Some years back, you wanted to adapt Will Eisner's newspaper-and-comic-book creation The Spirit for animation. That never happened, and now Frank Miller, the mind behind 300, is going to do The Spirit as a live-action project. (Read EW.com's recent Q&A with Miller about The Spirit.) What's your take on all that?
Well, I think Frank Miller is a very talented artist. I have several of his graphic novels, although I'm not really a comics guy. I mean, the only comic that I actually know well is The Spirit. I have a lot of respect for Frank Miller, but my own personal belief is that The Spirit should be animated and it should be hand-drawn.

Why?
Because it's [Will] Eisner, man. He's a very specific kind of artist. His stuff is very cinematic on one hand, but the characters' expressions are very cartoony, in the best sense of the word. They're really well drawn, but they're not the sort of chiseled, rock hard expressions that a lot of superhero things have. I think [a movie of it] should be animation and I think it should be top-drawer animation and I think it should be hand-drawn animation. That's just the way I see it. I'm not saying you can't make a good film that's otherwise, but I'm going to have trouble with anything that's not that. That's the film I wanted to make from it. Maybe he'll surprise me and do something that is as good as what I was imagining for animation, but the movie in my mind is fantastic, and I'm sorry I was never able to do it.

You should do it as a 10-minute short and release it with Frank Miller's feature. The original Spirit stories were only seven pages long each.
I got to know Will Eisner, and I put a little tribute to him in Iron Giant. That's one of the things Hogarth pulls out of his bag of recommended pop culture — a copy of The Spirit. I hoped people watching would go, What's The Spirit? and discover it for themselves. But I got permission from Will, and used an actual page from The Spirit in the movie.

And of course the black mask designs in The Incredibles...
Were Eisner-influenced, yeah. Absolutely.

Do you keep up much with the crew from The Simpsons, and are you looking forward to the movie?
I totally am looking forward to the movie. In fact, Jim Brooks and David Silverman and those guys asked me to be a consultant [on the movie]. There was just no way to do that, while I was doing this. I've known David for years, and he worked on Monsters Inc. for Pixar. I kept kind of half entertaining a thought in my mind of doing a Krusty [the clown] scene for the movie. But there was not one moment of daylight on Ratatouille, because it was big and complicated and there was so much work to be done. I had a great time on The Simpsons and learned a lot. Part of what made me able to do both this film and Iron Giant on truncated schedules was working on all those episodes of The Simpsons where you couldn't linger on any decision. Another episode was coming right down the conveyor belt, and you had to go with your gut. Our gut was maybe not perfect, but the batting average was very high.
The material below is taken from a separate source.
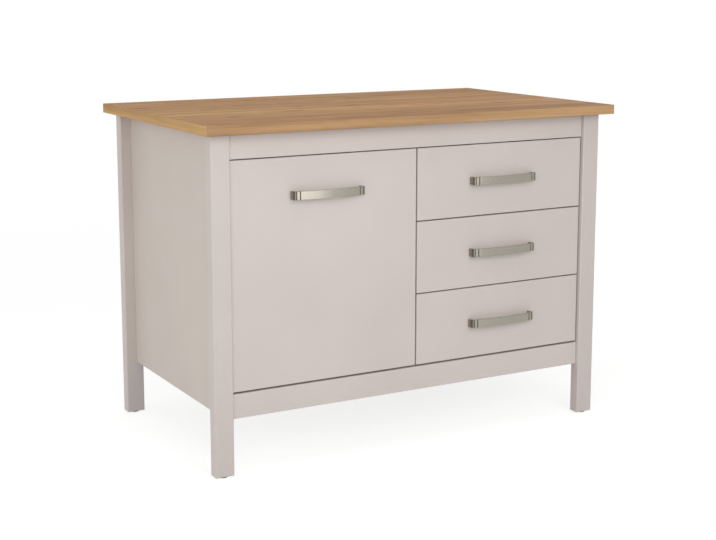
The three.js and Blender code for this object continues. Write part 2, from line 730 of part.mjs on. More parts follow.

Plus The Simpsons was never really designed for kids.
I wanted to align myself with shows that were aimed at adults. If kids enjoyed it, great, but it wasn't aimed at kids. Because I always felt animation was a bigger medium than that.

Lots of people don't feel that way. They see animation and say, ''Oh, it's for kiddies.''
There's this kind of unspoken prejudice. I never hear animation filmmakers discussed as directors the way live action filmmakers are, even though the visual language is the same. It's still close-ups and medium shots and long shots, and editing and color. How you get there is a little different, but you're still using the language of film.

Will animation ever get away from what you and Andrew Stanton at Pixar call ''the kids' table''?
I don't know. I mean, that's kind of up to a lot of forces we don't have any control over. I know that I bristle at it. I don't want to complain too much, because I'm really happy getting to make films and I'm grateful to anybody that wants to see them. But I can't tell you how many times somebody will come to me and say, ''My kids really love your work.'' And then you go, ''But you like it too, right?'' And they go, ''Oh, I love it.'' But they don't ever lead with that. It's like the kids are their beard to get them into the theater. Or people will say, ''I'm happy about this film because I have a 5-year-old.'' And I'm like, Well, congratulations, but I didn't make this for the 5-year-old. I made it for me, and I'm not 5. I can't think of one other art form that has its audience so narrowly defined. If you work in animation, people tell you, ''Oh, it must be wonderful to entertain children.'' Yes it is. But that's 10 percent of the audience I'm going for.